News & Views

A blog for those interested in what effects, motivates and drives the New York City Nonprofit Sector — written by CRE’s crackerjack consulting team. We hope you use this space to share your thoughts, ask questions and engage in conversations about our city, social justice and the nonprofit sector.

The ED’s Lament: How Do I Get My Board to Perform?

by Mohan Sikka - Executive Directors frequently tell me that they are dissatisfied with the performance of their boards.

“How do I hold them accountable for their jobs?” they say. “They raise hardly any money. They expect me to manage the organization and do the development work. They ask many questions, but they don't deliver on their commitments.” If you are the ED of a struggling non-profit, you may find this frustration all too familiar.

After the ED has calmed down, I try to help them step back and look at the framework through which they are assessing their board. It is framework, quite often, of staff accountability and performance management. In this framework, people have job descriptions. You manage them. They meet their goals, or suffer the consequences. They are accountable to you

But boards are not staff. They are not paid employees. And in a strange twist of corporate law, you as the ED are accountable to them. Also, as Mark Light has written in The Strategic Board, volunteer boards are perennially challenged by lack of continuity, lack of knowledge readiness, and varying composition and skills. If you think about it, what is the tangible consequence of “non-performance” for a board member? As the ED you can’t “fire” them. You can advocate for adding another, hopefully higher performing board member, but you can’t literally replace a board member as you would a staff member. Their leaving gains you little.

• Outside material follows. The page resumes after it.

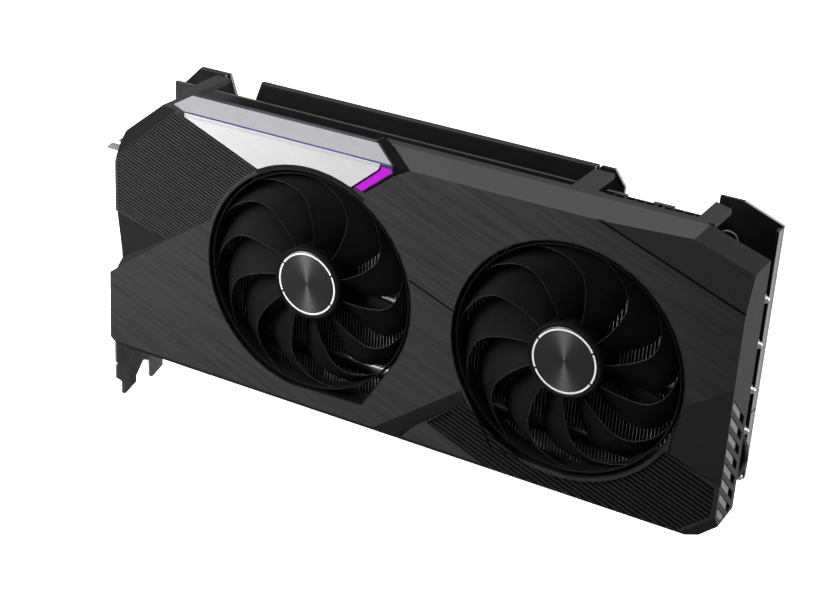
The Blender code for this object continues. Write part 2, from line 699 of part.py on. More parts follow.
def build_cooler(fin_material, copper, nickel):
    fins = bmesh.new()
    add_flat_prism(fins, fin_outline(), FIN_BOTTOM, FIN_TOP)
    stack = make_object("fin_stack", fins, fin_material)
    channels = bmesh.new()
    channel_half = PIPE_RADIUS + 0.7
    for z in FRONT_PIPE_HEIGHTS:
        add_box(channels, (FIN_LEFT - 5, FIN_RIGHT + 5), (5.0, FRONT_PIPE_DEPTH + 4.4),
                (z - channel_half, z + channel_half))
    cut(stack, channels, "cut_pipe_channels")

    middle = (len(PIPE_TAIL_HEIGHTS) - 1) / 2
    for number, tail_z in enumerate(PIPE_TAIL_HEIGHTS):
        plate_z = GPU_Z + (middle - number) * PIPE_PITCH_AT_PLATE
        left_z = GPU_Z + (middle - number) * 15.0
        path = [(PIPE_LEFT, PIPE_DEPTH, left_z), (-66.0, PIPE_DEPTH, left_z),
                (-44.0, PIPE_DEPTH, (left_z + plate_z) / 2), (-28.0, PIPE_DEPTH, plate_z),
                (14.0, PIPE_DEPTH, plate_z), (36.0, PIPE_DEPTH, (tail_z + plate_z) / 2),
                (58.0, PIPE_DEPTH, tail_z), (PIPE_RIGHT, PIPE_DEPTH, tail_z)]
        pipe = bmesh.new()
        add_tube(pipe, smooth_path(path, 2), PIPE_RADIUS)
        make_object(f"heat_pipe_{number + 1}", pipe, nickel)

    for number, z in enumerate(FRONT_PIPE_HEIGHTS):
        pipe = bmesh.new()
        ends = [(FRONT_PIPE_LEFT, FRONT_PIPE_DEPTH, z), (FRONT_PIPE_RIGHT, FRONT_PIPE_DEPTH, z)]
        add_tube(pipe, ends, PIPE_RADIUS, 12)
        make_object(f"front_heat_pipe_{number + 1}", pipe, nickel)

    plate = bmesh.new()
    half = 37.0
    outline = [(GPU_X - half, GPU_Z - half + 5), (GPU_X - half + 5, GPU_Z - half),
               (GPU_X + half - 5, GPU_Z - half), (GPU_X + half, GPU_Z - half + 5),
               (GPU_X + half, GPU_Z + half - 5), (GPU_X + half - 5, GPU_Z + half),
               (GPU_X - half + 5, GPU_Z + half), (GPU_X - half, GPU_Z + half - 5)]
    add_prism(plate, outline, PLATE_FRONT, PLATE_BACK)
    make_object("cold_plate", plate, copper)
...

There is another way. Some of these ideas are best practices that Bill Ryan articulated in Governance as Leadership, and others have looked at, and some are from CRE's own experience of working with hundreds of boards over the last 30 years. Here goes:

  1. Vetting is important. Before your board brings someone new on, try to understand what draws them to your organization (and to you). Relationship and trust building have to start from the first encounter. If this is not someone you or your board can imagine having a close professional and value-based partnership with, say thanks, but no thanks.
  2. Partnership is key. Sure, they are your “boss”. Sure, sometimes it seems you’re their boss. When power dynamics are fluid in this way, the best relationship model is partnership. Would you make demands of a partner without setting up the groundwork for the relationship? How would you engage with, set expectations with, a partner? When would you communicate with them? Only when something is wrong, or when you need something?
  3. The board has to love you, the ED. Think of the board as your support system. Your trusted advisors. Your ambassadors. If you’re lucky, your fellow fundraisers and door-openers. Respect and appreciate all the things they do, big and small. Disgruntlement is a bad place from which to move the relationship. Disappointment is too easy to fall into. Ideally, they are doing this work because they care – for you as the executive leader, for your clients and for the mission of the organization.
  4. Make the board experience worthwhile and engaging. Work with your board chair to enliven board meetings. Business should be kept to short, critical discussions and key decisions. Unless there is a crisis, think “consent agendas.” Much pre-work and information can be shared off-line or in committees. Bring your program staff to meetings so board members can stay in touch with the work and accomplishments of the organization. Make time for strategic and generative, big-picture conversations: Who are we? Who do we want to reach with our work? How do we want to impact them in the broadest sense? How is the world changing around us? How should we adapt to these changes? These are discussion starters that may not lead to short-term actions or decisions, but they do keep the board involved in a meaningful and enlivening way – particularly around issues of mission, organizational identity and social value.
  5. Invite the board into participation. Now we get to fundraising, and notice it’s point #5. Demands, shaming, rigid performance evaluations of board members, finger pointing, last minute appeals, “you haven't done your job” messages -- I haven't seen these strategies be sustainable in the long run. What works better is engaging the board around the opportunities that lie ahead and having board leaders invite their peers, individually and collectively, to do their part in meeting these opportunities. Ask board members what they can sign up for, given their resources and even their constraints. Be prepared to provide structured ways for them to participate, and give them choices: who can go to a donor meeting with you; or help with event planning; or organize a house party; or personalize appeal letters. And think about support and respectful follow up as a normal part of staff's job. If you’ve done #1-4 above, this work will become easier, and you’ll finally start getting real buy-in around raising money.